On June 23, two important changes to the Competition Act come into effect. The amendments prohibit wage-fixing agreements between employers, as well as “no-poaching” agreements that entail not soliciting or hiring each other’s employees. The term “wage-fixing” encompasses efforts by employers to set, maintain, and decrease salaries and wages, as well as other terms and conditions of employment.

As per the guidelines, these “other terms and conditions” include the responsibilities, benefits, and policies associated with a job, such as job descriptions, working hours, and places of work. Also, it is important to note that the term “employer” includes directors, officers, and certain employees, such as HR professionals.

The challenge is that agreements between employers on wage-fixing and poaching are not likely to be put in writing, and we can’t expect to see pictures of festive signing ceremonies on social media and company websites. These typically exist in the form of an unwritten arrangement or understanding, which is unlikely to show up in meeting minutes and executive summaries. And how do you prove the existence of an understanding, or a “meeting of the minds”?
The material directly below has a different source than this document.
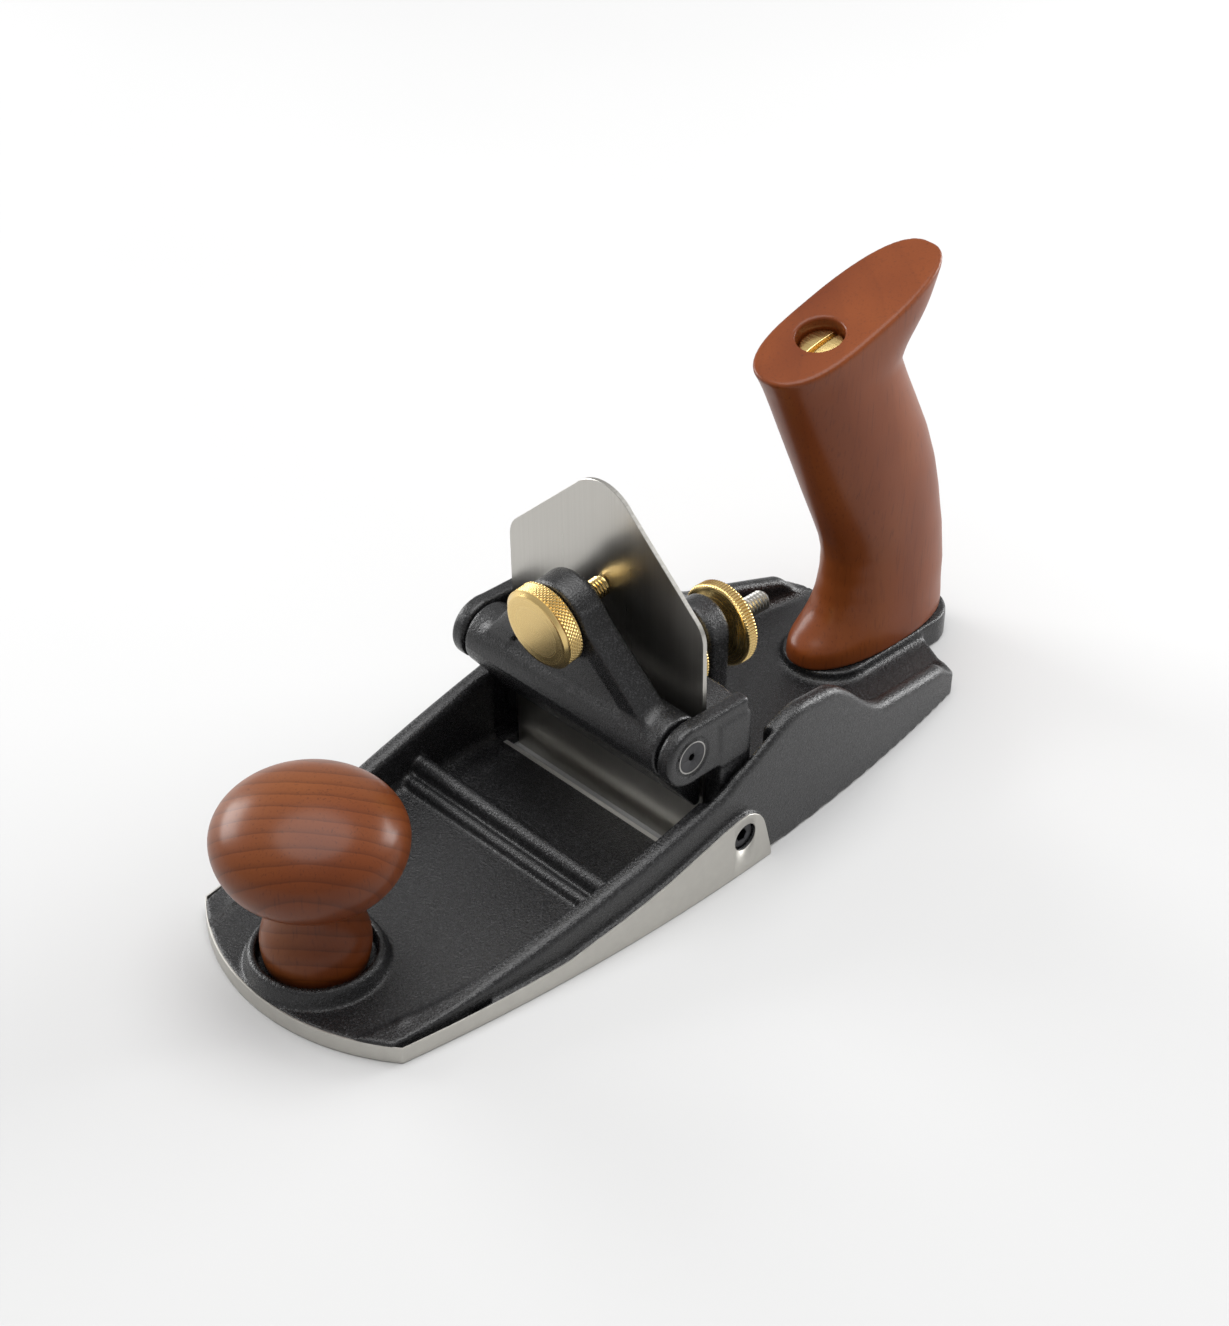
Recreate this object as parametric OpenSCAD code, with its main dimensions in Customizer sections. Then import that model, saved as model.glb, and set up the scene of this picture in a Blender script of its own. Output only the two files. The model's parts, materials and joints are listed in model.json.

Enforcement of the Competition Act is the prerogative of the Competition Bureau, which aims to facilitate competition among employers and labour markets. The thinking is that increased competition leads to lower prices, higher wages, better benefits, more job opportunities, innovation, and a more effective allocation of resources. Which is likely true. As per the Bureau’s mission statement, this would benefit Canadian consumers and businesses. Which I believe as well.
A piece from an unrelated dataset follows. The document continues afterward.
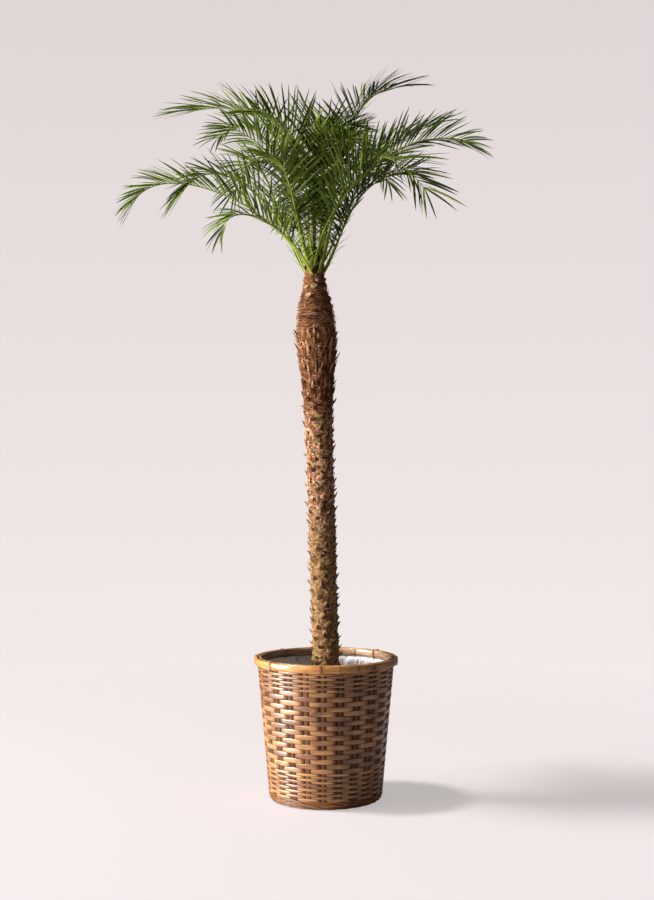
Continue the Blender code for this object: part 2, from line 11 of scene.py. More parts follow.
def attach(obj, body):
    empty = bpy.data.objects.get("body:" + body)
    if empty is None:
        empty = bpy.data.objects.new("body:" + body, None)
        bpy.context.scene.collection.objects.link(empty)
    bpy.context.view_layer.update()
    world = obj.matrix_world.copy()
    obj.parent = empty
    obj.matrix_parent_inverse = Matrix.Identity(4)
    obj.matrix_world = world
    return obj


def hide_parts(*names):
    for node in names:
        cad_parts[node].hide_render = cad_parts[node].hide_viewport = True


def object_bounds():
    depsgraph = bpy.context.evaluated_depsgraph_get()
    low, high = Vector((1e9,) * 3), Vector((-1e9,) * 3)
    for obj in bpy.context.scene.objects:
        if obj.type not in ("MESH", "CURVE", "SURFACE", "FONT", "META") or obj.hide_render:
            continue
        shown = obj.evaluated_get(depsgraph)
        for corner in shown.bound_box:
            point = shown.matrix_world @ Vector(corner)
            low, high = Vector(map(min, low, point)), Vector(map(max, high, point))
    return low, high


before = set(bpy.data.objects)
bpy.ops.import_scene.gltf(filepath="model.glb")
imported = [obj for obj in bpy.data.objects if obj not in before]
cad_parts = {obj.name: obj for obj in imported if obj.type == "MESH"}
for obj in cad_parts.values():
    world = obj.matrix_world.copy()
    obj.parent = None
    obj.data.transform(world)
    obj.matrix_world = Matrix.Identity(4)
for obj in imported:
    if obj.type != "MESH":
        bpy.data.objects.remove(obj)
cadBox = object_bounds()
scene = bpy.context.scene
print("frame loaded")


# small helpers for meshes

def compass(degrees):
    return Vector((math.cos(math.radians(degrees)), math.sin(math.radians(degrees)), 0))


def between(ends, share):
    return ends[0] + (ends[1] - ends[0]) * share


def facing(front):  # outward and sideways, at an angle from the front towards +X
    away = compass(front - 90)
    return away, Vector((-away.y, away.x, 0))


def smoothStep(low, high, value):
    share = min(max((value - low) / (high - low), 0), 1)
    return share * share * (3 - 2 * share)


def wrapRound(bm, order=(0, 1)):  # UV of height and turn, in either order, each face kept whole
    layer = bm.loops.layers.uv.verify()
    for face in bm.faces:
        turns = [math.atan2(loop.vert.co.y, loop.vert.co.x) / math.tau for loop in face.loops]
        for loop, turn in zip(face.loops, turns):
            place = (loop.vert.co.z, turn + (max(turns) - turn > 0.5))
            loop[layer].uv = (place[order[0]], place[order[1]])


def addOutline(bm, points, closed=False):  # points are radius and height
    corners = [bm.verts.new((radius, 0, z)) for radius, z in points]
    others = corners[-1:] + corners[:-1] if closed else corners[1:]
    return [bm.edges.new(pair) for pair in zip(corners, others)]


def spinRound(bm, steps, apart=0.00005):  # a full turn about Z, with the seam and the poles closed
    bmesh.ops.spin(
        bm, geom=list(bm.verts) + list(bm.edges), axis=(0, 0, 1), cent=(0, 0, 0),
        angle=math.tau, steps=steps, use_merge=True,
    )
    bmesh.ops.remove_doubles(bm, verts=bm.verts, dist=apart)
    bmesh.ops.recalc_face_normals(bm, faces=bm.faces)


blanks = {}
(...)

Why does Canada have a Competition Act and a Competition Bureau? The irony here is that the major stakeholders in this country and its government are quite comfortable with monopolies and oligarchies. The Canadian market is famously and jealously protected from external and internal market impulses. Why would the Bureau be cracking down on wage-fixing and employers’ jockeying for talent, while ignoring various forms of market manipulation that drain the bank accounts of Canadians 24/7?

Think of the prices at the pump (go stand on any street corner with more than one gas station), the supermarket sector, the dairy sector, and the communication sector. When Verizon tried to come to Canada there were demonstrations in the street, as vested interests (with Bell, Rogers, and Telus sharing 90 percent of the market) are quite happy to leave things just the way they are. The Canadian consumer ends up with inflated prices and so-so service.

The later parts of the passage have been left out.